Le premier film de David que j`ai vu, c`est Elephant Man. Et puis Blue Velvet, Sailor et Lula... Lost Highway, je l`ai vu plus tard, dans un avion. Ce n`était pas la meilleure façon de le découvrir, c`est sur...

La première fois que vous avez rencontré Lynch?

Je ne suis pas près d`oublier! D`habitude, quand vous passez des essaies aux États-Unis, il n`y aucun échange: "Bonjour, la caméra est là, merci, au revoir..." Pour Mulholland Drive, ça a été très différent. D`abord, on me dit au téléphone qu´il n`y a que quatre filles à passer ces essais, qu`il faut que je vienne comme je suis, le plus naturelle possible, et qu´il n`y a pas de script disponible. J´arrive donc chez David [il ne sort presque jamais chez lui où il donne tous ses rendez-vous] en jean-T. shirt-pas-maquillée sans savoir de quoi le film parle! David est en train de fumer une cigarette et me pose des questions: d`où je viens, ma famille, la mort de mon père [Peter Watts, ingénieur du son des pink Floyd], mon retour en Australie, la pension... Alors que j`étais censée être là pour me vendre et lui pour m`acheter, on discutait comme des vieux amis! À tel point que quand il m`a enlacé pour me dire au revoir, je me moquais d`avoir le rôle ou pas: j`avais rencontré un type fabuleux. J`en avais les larmes aux yeux! Puis on m`a rappelée: je devais refaire d`autres "essais", mais en m`arrangeant un peu plus: coiffeur, maquilleur, etc. David s`est presque excusé: "Vous savez ce que c`est, ces gens de la télé..." [au départ, "Mulholland Drive" était le pilote d`une série]. Ils voulaient voir ce que je rendais à l`image. David était agacé, mais s`est plié à l`exigence, même s`il avait déjà choisie. Comme quoi, la "gloire" dépend plus d`un rendez-vous que d`un bon essai.

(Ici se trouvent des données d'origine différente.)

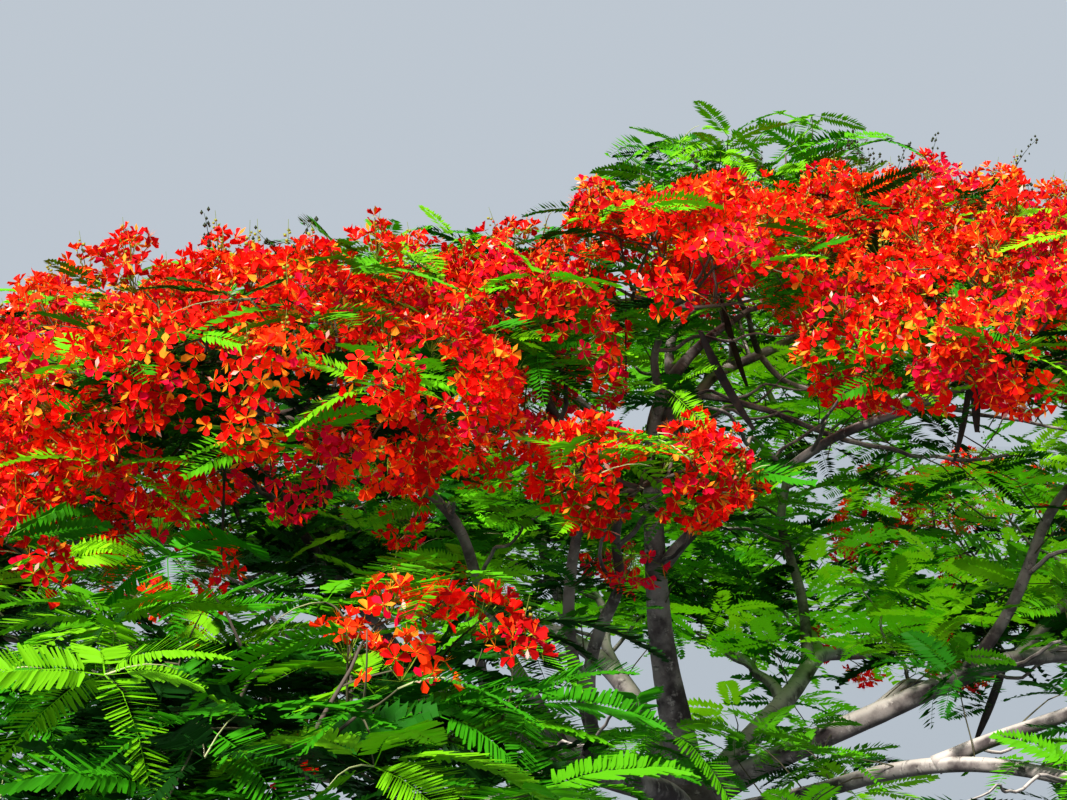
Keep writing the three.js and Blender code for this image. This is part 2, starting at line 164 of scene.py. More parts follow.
def trunk_rings():
    """The trunk's rings from the ground up. The radius is the straight taper plus a flare of five lobes that dies away
    as exp(-height / 0.23), rounded off in the last 0.19 m, with bark relief and a few healed knots, each a low mound
    with a dimple."""
    share = np.linspace(0, 1, TRUNK_ROWS)[:, None] ** ROWS_TO_GROUND
    turn = np.linspace(0, 2 * np.pi, TRUNK_AROUND, endpoint=False)[None, :]
    height = FORK_HEIGHT * share
    lobes = 1 - LOBE_DEPTH + LOBE_DEPTH * np.cos(ROOT_LOBES * turn - LOBE_TURN)
    flare = FLARE_RADIUS * lobes * np.exp(-height / FLARE_HEIGHT)
    below = np.minimum(1, (FORK_HEIGHT - height) / HEAD_HEIGHT)
    radius = (TRUNK_RADIUS + TRUNK_TAPER * (1 - share) + flare) * np.sqrt(1 - (1 - below) ** 2 * HEAD_ROUNDING)
    radius = radius + bark_relief(turn, height, radius)
    deal = chances(900)
    for _ in range(KNOTS):
        heading, level, size = deal(0, 2 * np.pi), deal(*KNOT_LEVEL), deal(*KNOT_SIZE)
        off = ((turn - heading + np.pi) % (2 * np.pi) - np.pi) * radius
        far = (off**2 + (height - level) ** 2) / size**2
        radius = radius + size * (KNOT_MOUND * np.exp(-far / 2) - KNOT_DIMPLE * np.exp(-far * 3))
    rings = trunk_axis(share[:, 0])[:, None, :] + np.stack(
        [radius * np.cos(turn), radius * np.sin(turn), np.zeros_like(radius)], axis=-1)
    rise = np.linspace(0, 1, HEAD_ROWS + 1)[1:, None, None] * 0.45 * np.pi
    middle = trunk_axis(1.0)
    dome = np.broadcast_to(HEAD_DOME * np.sin(rise), (HEAD_ROWS, TRUNK_AROUND, 1))
    crown = np.concatenate([(rings[-1] - middle)[None, :, :2] * np.cos(rise), dome], axis=-1)
    return np.concatenate([rings, middle + crown])


def tube_faces(rings, around, tubes=1):
    """The faces of tubes whose corners are stored ring by ring: a four-sided face between each pair of neighbours on
    each pair of rings, and one face over each end."""
    ring, side = np.meshgrid(np.arange(rings - 1), np.arange(around), indexing="ij")
    this, following = ring * around + side, ring * around + (side + 1) % around
    walls = np.stack([this, this + around, following + around, following], axis=-1).reshape(-1, 4)
    ends = np.stack([np.arange(around), (rings - 1) * around + np.arange(around)[::-1]])
    first = (np.arange(tubes) * rings * around)[:, None, None]
    return (walls + first).reshape(-1, 4), (ends + first).reshape(-1, around)


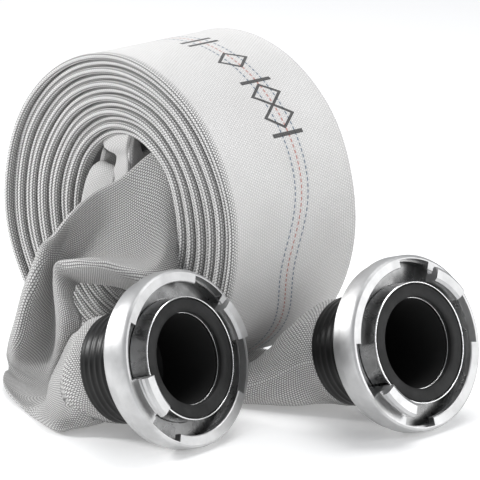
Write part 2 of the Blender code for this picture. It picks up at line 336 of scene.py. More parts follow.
def printed_lines(n, along, around, color):
    """Three dashed coloured threads along the hose, and a row of plain black marks on them."""
    around = n.math("ADD", around, print_wander(n, along))
    step = n.math("FRACT", n.math("DIVIDE", along, DASH_PITCH))
    dash = n.math("LESS_THAN", step, DASH_SHARE)
    for middle, dye in THREADS:
        color = n.mix(n.math("MULTIPLY", inside(n, around, middle, THREAD_HALO), 0.06), color, dye)
        line = n.math("MULTIPLY", inside(n, around, middle, THREAD_HALF), dash)
        color = n.mix(n.math("MULTIPLY", line, 0.85), color, dye)
    ink = 0.0
    for kind, angle in MARKS:
        draw = {"bar": bar_mark, "diamond": diamond_mark}[kind]
        ink = n.math("MAXIMUM", ink, draw(n, along, around, hose_length_to(turns_at(angle))))
    return n.mix(n.math("MULTIPLY", ink, 0.93), color, grey(0.03))


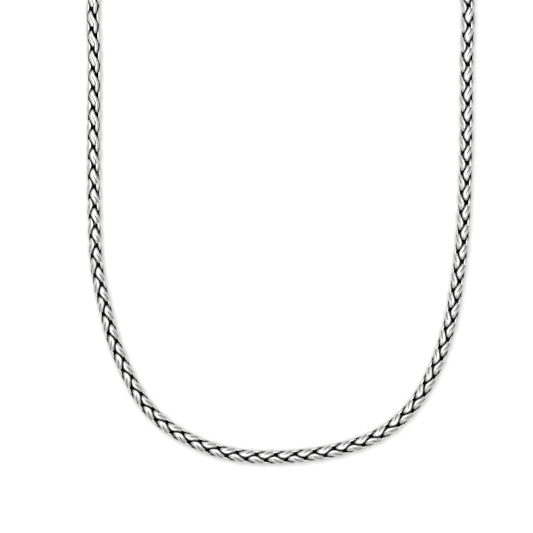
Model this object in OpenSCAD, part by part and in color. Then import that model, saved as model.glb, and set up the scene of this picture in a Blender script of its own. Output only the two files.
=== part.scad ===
// Wheat chain: a silver neck chain of folded links that hook through each
// other two and two, laid down flat in a U and closed by a plain barrel.
// Lengths are in millimetres. The chain rests on z = 0, with Z up.

/* [Chain] */
// Width across the chain
chain_w = 5; // [4.7:0.1:5.4]
// Thickness of a link's wire
wire_d = 0.72; // [0.5:0.02:0.76]
// Least step from one link to the next along the chain
link_step = 3.5; // [3.4:0.05:4]

/* [Clasp] */
// Length of the barrel that closes the loop
clasp_len = 21; // [20:1:26]
// Width of the barrel
clasp_d = 7; // [6.6:0.1:9]
// Depth of the cup that holds each end of the chain
cup_depth = 8; // [7:0.5:9]
// Clearance between the chain and its cup, all round
cup_clear = 0.2; // [0.15:0.05:0.4]
// Rounding of the barrel's rims
rim_r = 0.3; // [0.1:0.05:0.3]

/* [Lie] */
// Turn of the chain about its own line, from its start to its end, in degrees
roll_total = 110; // [60:5:120]
// More turn that it takes down the left leg and gives back along the bottom
leg_turn = 30; // [10:5:35]
// Length over which the chain rises from the table to the clasp
rise_len = 22; // [15:1:40]

/* [Hidden] */
// Centre line of the chain seen from above, as [x, y] once round from the
// middle of the clasp: down the left leg, along the bottom, up the right leg
ROUTE = [
    [0, 98.5], [-12, 98.5], [-29.5, 97], [-47.5, 91.5], [-60.4, 81], [-66.6, 65.5], [-66.6, 40],
    [-66.8, 10], [-66.6, -12], [-65.8, -30], [-63, -45], [-58.7, -60.5], [-50.5, -77.5],
    [-41.5, -87.5], [-30, -94.2], [-18.5, -98], [-7, -99.3], [7, -98.8],
    [21.5, -96.3], [35.5, -91], [46.3, -82], [54.3, -69], [60.2, -52],
    [63.2, -35], [65.2, -16], [66.2, 11], [66.4, 40], [66.5, 65.5],
    [60.3, 81], [47.5, 91.5], [29.5, 97], [12, 98.5]
];
// Steps that round each stretch of the route
ROUND = 8;

// One half of a link's ring, which a half turn about the chain's line
// completes. Columns: azimuth about the line, distance from the line as a
// share of the wire's outermost line, place along the chain in link steps,
// and the azimuth that the wire's outer side faces
HALF = [
    [40, 1, 2.21, 40],
    [4, 1, 0, 4],
    [134, 1, 0.22, 140],
    [168.5, 1, 1.16, 168],
    [145, 0.28, 2.47, 192]
];
AZ = 0;
REACH = 1;
ALONG = 2;
FACING = 3;
// Every second link is the mirror image of the others about this azimuth
MIRROR = -45;
WIRE_SIDES = 5;
// The most that a bend's outer corner is drawn out
CORNER = 1.25;
// Share of the wire that its bends take outside the outermost line
BEND_ROOM = 0.54;
SMOOTH = 96;

// Route
N_ROUTE = len(ROUTE);
function corner(i) = ROUTE[(i + N_ROUTE) % N_ROUTE];
function curve(a, b, c, d, u) = 0.5 * (2 * b + (c - a) * u
    + (2 * a - 5 * b + 4 * c - d) * u * u + (3 * b - a - 3 * c + d) * u * u * u);
PATH = [for (i = [0:N_ROUTE - 1], k = [0:ROUND - 1])
    curve(corner(i - 1), corner(i), corner(i + 1), corner(i + 2), k / ROUND)];
N_PATH = len(PATH);
REACHED = [for (i = 0, s = 0; i <= N_PATH;
    s = s + norm(PATH[(i + 1) % N_PATH] - PATH[i % N_PATH]), i = i + 1) s];
LOOP_LEN = REACHED[N_PATH];
PATH_X = [for (i = [0:N_PATH]) [REACHED[i], PATH[i % N_PATH].x]];
PATH_Y = [for (i = [0:N_PATH]) [REACHED[i], PATH[i % N_PATH].y]];
function spot(s) = [lookup(s, PATH_X), lookup(s, PATH_Y)];
function unit(v) = v / norm(v);
function heading(s) = unit(spot(min(s + 1, LOOP_LEN)) - spot(max(s - 1, 0)));

// Places along the chain
LINE_R = chain_w / 2 - BEND_ROOM * wire_d;
CUP_END = clasp_len / 2 - cup_depth;
TAIL = link_step * 2.6;
CHAIN_LEN = LOOP_LEN - 2 * CUP_END - TAIL - wire_d;
N_LINKS = floor(CHAIN_LEN / link_step);
STEP = CHAIN_LEN / N_LINKS;
FIRST = CUP_END + wire_d;
MIDDLE = floor(N_LINKS / 2);

// Height of the chain's line, which rises to the clasp's axis at both ends
function ease(t) = t * t * (3 - 2 * t);
function near_clasp(s) = min(s, LOOP_LEN - s) - clasp_len / 2;
function lift(s) = 1 - ease(max(0, min(1, near_clasp(s) / rise_len)));
function line_z(s) = chain_w / 2 + (clasp_d - chain_w) / 2 * lift(s);
function bell(x) = exp(-x * x);
function roll(s) = let (x = s / LOOP_LEN)
    roll_total * (x - 0.18) + leg_turn * bell((x - 0.38) / 0.13);

// A point at azimuth a and distance r from the chain's line, s along it
function around(a, r, s) = let (p = spot(s), t = heading(s), w = a + roll(s))
    [p.x - r * sin(w) * t.y, p.y + r * sin(w) * t.x, line_z(s) + r * cos(w)];
function outward(a, s) = let (t = heading(s), w = a + roll(s))
    [-sin(w) * t.y, sin(w) * t.x, cos(w)];

// Links
RING = [for (turn = [0, 180], c = HALF) [c[AZ] + turn, c[REACH], c[ALONG], c[FACING] + turn]];
N_RING = len(RING);
function side(k, a) = k % 2 == 0 ? a : 2 * MIRROR - a;
function place(k, c) = FIRST + (k + c[ALONG]) * STEP;
function link_line(k) = [for (c = RING) around(side(k, c[AZ]), c[REACH] * LINE_R, place(k, c))];
function link_outer(k) = [for (c = RING) outward(side(k, c[FACING]), place(k, c))];

// The wire's section at a corner, with its outer side first
function section(v, into, out_of, facing) =
    let (t = unit(into + out_of),
        b = unit(facing - (facing * t) * t),
        n = cross(t, b),
        bend = out_of - into,
        f = norm(bend) < 0.01 ? [0, 0, 0] : unit(bend),
        more = min(CORNER, 2 / norm(into + out_of)) - 1)
    [for (j = [0:WIRE_SIDES - 1])
        let (q = wire_d / 2 * (b * cos(j * 360 / WIRE_SIDES) + n * sin(j * 360 / WIRE_SIDES)))
        v + q + f * (q * f) * more];
function link_points(k) = let (v = link_line(k), o = link_outer(k))
    [for (i = [0:N_RING - 1])
        let (a = v[(i + N_RING - 1) % N_RING], b = v[i], c = v[(i + 1) % N_RING])
        for (p = section(b, unit(b - a), unit(c - b), o[i])) p];
function link_faces(first) = [for (i = [0:N_RING - 1], j = [0:WIRE_SIDES - 1])
    let (i2 = (i + 1) % N_RING, j2 = (j + 1) % WIRE_SIDES,
        a = first + i * WIRE_SIDES + j, b = first + i2 * WIRE_SIDES + j,
        c = first + i2 * WIRE_SIDES + j2, d = first + i * WIRE_SIDES + j2)
    for (f = [[a, b, c], [a, c, d]]) f];

module links(from, to) {
    per_link = N_RING * WIRE_SIDES;
    points = [for (k = [from:to], p = link_points(k)) p];
    faces = [for (k = [from:to], f = link_faces((k - from) * per_link)) f];
    polyhedron(points = points, faces = faces, convexity = 10);
}

module wheat_chain_left() {
    color("silver") links(0, MIDDLE - 1);
}

module wheat_chain_right() {
    color("silver") links(MIDDLE, N_LINKS - 1);
}

// A plain barrel with a cup in each end for the chain
module clasp() {
    outer_r = clasp_d / 2;
    cup_r = chain_w / 2 + cup_clear;
    half = clasp_len / 2;
    color("silver")
    translate([ROUTE[0].x, ROUTE[0].y, outer_r]) rotate([0, 90, 0]) difference() {
        rotate_extrude($fn = SMOOTH) polygon(concat(
            [[0, -half]],
            [for (a = [-90:15:0]) [outer_r - rim_r + rim_r * cos(a), -half + rim_r + rim_r * sin(a)]],
            [for (a = [0:15:90]) [outer_r - rim_r + rim_r * cos(a), half - rim_r + rim_r * sin(a)]],
            [[0, half]]));
        for (end = [-1, 1]) translate([0, 0, end * (half - cup_depth / 2 + 0.5)])
            cylinder(r = cup_r, h = cup_depth + 1, center = true, $fn = SMOOTH);
    }
}

wheat_chain_left();
wheat_chain_right();
clasp();
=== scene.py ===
"""Looks of a silver wheat chain: folded links hooked through each other, closed by a barrel.

Every length in the classes below is in millimetres and becomes metres where a mesh is made. The
chain runs along its route from the clasp, down the left leg, through the bottom and up the right
leg. A point of a link is given by its azimuth round the chain's line (before the plait is turned,
0 faces up and 90 faces the inside of the loop), its distance from that line and its distance
along it.
"""

from __future__ import annotations

import logging
import math
from collections.abc import Sequence
from dataclasses import dataclass
from enum import Enum

import bpy
from mathutils import Matrix, Vector
from mathutils.bvhtree import BVHTree

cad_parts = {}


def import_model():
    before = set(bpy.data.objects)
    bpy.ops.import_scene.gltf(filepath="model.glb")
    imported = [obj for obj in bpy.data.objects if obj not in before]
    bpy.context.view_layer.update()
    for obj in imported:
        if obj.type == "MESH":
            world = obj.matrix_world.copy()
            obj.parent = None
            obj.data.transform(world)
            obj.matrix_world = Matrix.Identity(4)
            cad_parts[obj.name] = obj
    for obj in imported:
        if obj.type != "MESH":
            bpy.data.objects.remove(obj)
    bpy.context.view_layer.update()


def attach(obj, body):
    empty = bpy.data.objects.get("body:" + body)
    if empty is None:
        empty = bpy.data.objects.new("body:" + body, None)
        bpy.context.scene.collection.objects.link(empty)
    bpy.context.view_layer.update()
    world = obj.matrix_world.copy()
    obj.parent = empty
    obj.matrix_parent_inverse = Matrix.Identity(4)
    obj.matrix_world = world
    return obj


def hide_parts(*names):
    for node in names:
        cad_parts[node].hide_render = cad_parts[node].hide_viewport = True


LOG = logging.getLogger("wheat_chain")
# One millimetre in the scene's metres
MM = 0.001
# Full width of the chain, which the link, the rise to the clasp and the clasp's cups follow
CHAIN_WIDTH = 5.0
# Name of the mesh attribute that holds how much of the sky a point sees, from which shade is
# painted
SKY = "sky"
# Turn from one ray to the next, in radians, which spreads the rays evenly over the sky
GOLDEN_TURN = 2.399963
# A Bezier handle is a sixth of the way between the knot's neighbours, which gives catmull's curve
HANDLES_ACROSS = 6


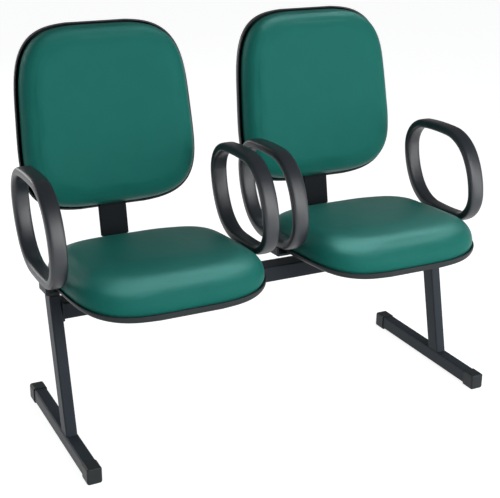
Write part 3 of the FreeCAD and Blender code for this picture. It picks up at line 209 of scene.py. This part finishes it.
ray = tree.nodes.new("ShaderNodeTexCoord")
upward = tree.nodes.new("ShaderNodeSeparateXYZ")
fade = tree.nodes.new("ShaderNodeMapRange")
fade.interpolation_type = "SMOOTHSTEP"
fade.inputs["From Min"].default_value = 0.0
fade.inputs["From Max"].default_value = BACKDROP_FADE_HEIGHT
fade.inputs["To Min"].default_value = 1.0
fade.inputs["To Max"].default_value = BACKDROP_TOP
backdrop = tree.nodes.new("ShaderNodeBackground")
backdrop.inputs["Color"].default_value = (1, 1, 1, 1)
choose = tree.nodes.new("ShaderNodeMixShader")
tree.links.new(ray.outputs["Generated"], upward.inputs[0])
tree.links.new(upward.outputs["Z"], fade.inputs["Value"])
tree.links.new(fade.outputs["Result"], backdrop.inputs["Strength"])
tree.links.new(seen_directly(tree), choose.inputs[0])
tree.links.new(room.outputs[0], choose.inputs[1])
tree.links.new(backdrop.outputs[0], choose.inputs[2])
tree.links.new(choose.outputs[0], output.inputs["Surface"])

# %% [markdown]
# The covers shine along the round front edge of each seat, while the arms and the steel beside them stay dark. A lamp
# overhead makes that shine. Its light is narrow, it adds no diffuse light, and it falls on the cushions only.

# %% Lamps
GLOSS_BOX_SPREAD = math.radians(36)


def soft_lamp(name, place, aim, wide, high, watts):
    """A rectangular lamp at a place, turned to an aim."""
    data = bpy.data.lights.new(name, "AREA")
    data.shape = "RECTANGLE"
    data.size = wide
    data.size_y = high
    data.energy = watts
    lamp = bpy.data.objects.new(name, data)
    turn = (Vector(place) - Vector(aim)).to_track_quat("Z", "Y").to_matrix().to_4x4()
    lamp.matrix_world = Matrix.Translation(place) @ turn
    scene.collection.objects.link(lamp)
    return lamp


soft_lamp("key lamp", (0.8, -3.0, 1.8), (0, -0.1, 0.5), 2.4, 1.8, 71)
soft_lamp("right reflector", (2.3, -2.2, 0.9), (0.2, 0.0, 0.5), 1.2, 1.6, 22)
soft_lamp("left reflector", (-3.0, -0.9, 0.9), (-0.2, 0.0, 0.5), 1.2, 1.6, 7)
soft_lamp("rear lamp", (-1.7, 3.0, 1.5), (0.0, 0.2, 0.5), 2.0, 1.4, 36)
gloss_box = soft_lamp("overhead box", (0.7, -0.15, 2.5), (0.0, -0.40, 0.45), 1.0, 1.9, 20)
gloss_box.visible_diffuse = False
gloss_box.data.spread = GLOSS_BOX_SPREAD
lit_by_gloss_box = bpy.data.collections.new("lit by the overhead box")
gloss_box.light_linking.receiver_collection = lit_by_gloss_box
print(len(bpy.data.lights), "lamps")

# %% [markdown]
# ## Finishes
# A finish is a small tree of shader nodes round one Principled shader. A few helpers keep the trees short: one makes a
# material and hands back its shader, one adds a node and sets its inputs, and the rest build on these two.

# %% Helpers for finishes


def new_finish(name, colour, roughness):
    """A material and its Principled shader."""
    material = bpy.data.materials.new(name)
    material.use_nodes = True
    shader = material.node_tree.nodes["Principled BSDF"]
    shader.inputs["Base Color"].default_value = (*colour, 1)
    shader.inputs["Roughness"].default_value = roughness
    return material, shader


def add_node(material, kind, settings=None, **inputs):
    """A node of the given kind. Inputs may be values or sockets of other nodes; underscores stand for spaces."""
    node = material.node_tree.nodes.new(kind)
    for name, value in (settings or {}).items():
        setattr(node, name, value)
    for name, value in inputs.items():
        socket = node.inputs[int(name[1:])] if name[0] == "_" else node.inputs[name.replace("_", " ")]
        if isinstance(value, bpy.types.NodeSocket):
            material.node_tree.links.new(value, socket)
        else:
            socket.default_value = value
    return node


def maths(material, operation, first, second=0.0):
    """What a maths node makes of one or two values or sockets."""
    return add_node(material, "ShaderNodeMath", {"operation": operation}, _0=first, _1=second).outputs[0]


def blend_colours(material, factor, dark, light):
    """A colour between dark and light, by a factor from 0 to 1."""
    ramp = add_node(material, "ShaderNodeValToRGB", Fac=factor)
    ramp.color_ramp.elements[0].color = (*dark, 1)
    ramp.color_ramp.elements[1].color = (*light, 1)
    return ramp.outputs["Color"]


def bump_from(material, shader, height, distance, strength):
    """Bumps on a finish: a height from 0 to 1, over a distance in metres."""
    bump = add_node(material, "ShaderNodeBump", Height=height, Distance=distance, Strength=strength)
    material.node_tree.links.new(bump.outputs["Normal"], shader.inputs["Normal"])


# %% [markdown]
# ### Black powder coat and moulded black plastic
# The coat on the steel is satin and very slightly uneven, like orange peel. The mouldings are a little duller, with
# a fine spark-eroded grain. Both are near black, never pure black, so that their edges still catch the light.

# %% Powder coat, moulded plastic, arm skin
CLOUDS_PER_METRE = 9.0
GRAIN_STRENGTH = 0.5


def grained(name, colour, roughness, ior, grain_size, depth, cloudiness):
    """A dark finish with a fine grain and faint clouds in its gloss."""
    material, shader = new_finish(name, colour, roughness)
    shader.inputs["IOR"].default_value = ior
    place = add_node(material, "ShaderNodeTexCoord").outputs["Object"]
    grain = add_node(material, "ShaderNodeTexNoise", Vector=place, Scale=1 / grain_size, Detail=2.0)
    clouds = add_node(material, "ShaderNodeTexNoise", Vector=place, Scale=CLOUDS_PER_METRE, Detail=3.0)
    gloss = add_node(material, "ShaderNodeMapRange", Value=clouds.outputs["Fac"])
    gloss.inputs["To Min"].default_value = roughness - cloudiness
    gloss.inputs["To Max"].default_value = roughness + cloudiness
    material.node_tree.links.new(gloss.outputs["Result"], shader.inputs["Roughness"])
    dark = [channel * 0.8 for channel in colour]
    light = [channel * 1.25 for channel in colour]
    tone = blend_colours(material, clouds.outputs["Fac"], dark, light)
    material.node_tree.links.new(tone, shader.inputs["Base Color"])
    bump_from(material, shader, grain.outputs["Fac"], depth, GRAIN_STRENGTH)
    return material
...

Le plus difficile pendant le tournage?

Sans aucun doute la scène où je me masturbe. C´est quelque chose de très personnel, la masturbation. Faire ça devant son mec est déjà assez gênant, alors imaginez devant toute l`équipe d`un film! Le matin du tournage, j`avais un mal de ventre terrible. C´était nerveux. Pourtant, David était d`une grande patience. Il ne m`imposait aucune volonté. Au début, ce que je faisais ne lui convenait pas: il trouvait que c`était dérangeant, pas érotique. Je n`arrêtais pas de pleurer, de fermer les yeux. J`étais humiliée. Voyant qu`il n`arriverait pas à avoir ce qu`il déciderait de cette manière, David a improvisé une petite tente dans laquelle je ne voyais que l`objectif de la caméra. Et après avoir réussi la scène, je ne voulais qu`une chose: réitérer l`expérience!

Dans la peau de qui vous verriez-vous?

Jodie Foster, Julianne Moore, Cate Blanchett, Nicole Kidman... Dans la peau de quelqu`un de fort, qui a confiance en soi, qui n`est pas anxieux. En résumé, avoir un peu plus de bons films sous le coude afin d`avoir des propositions de plus en plus intéressantes.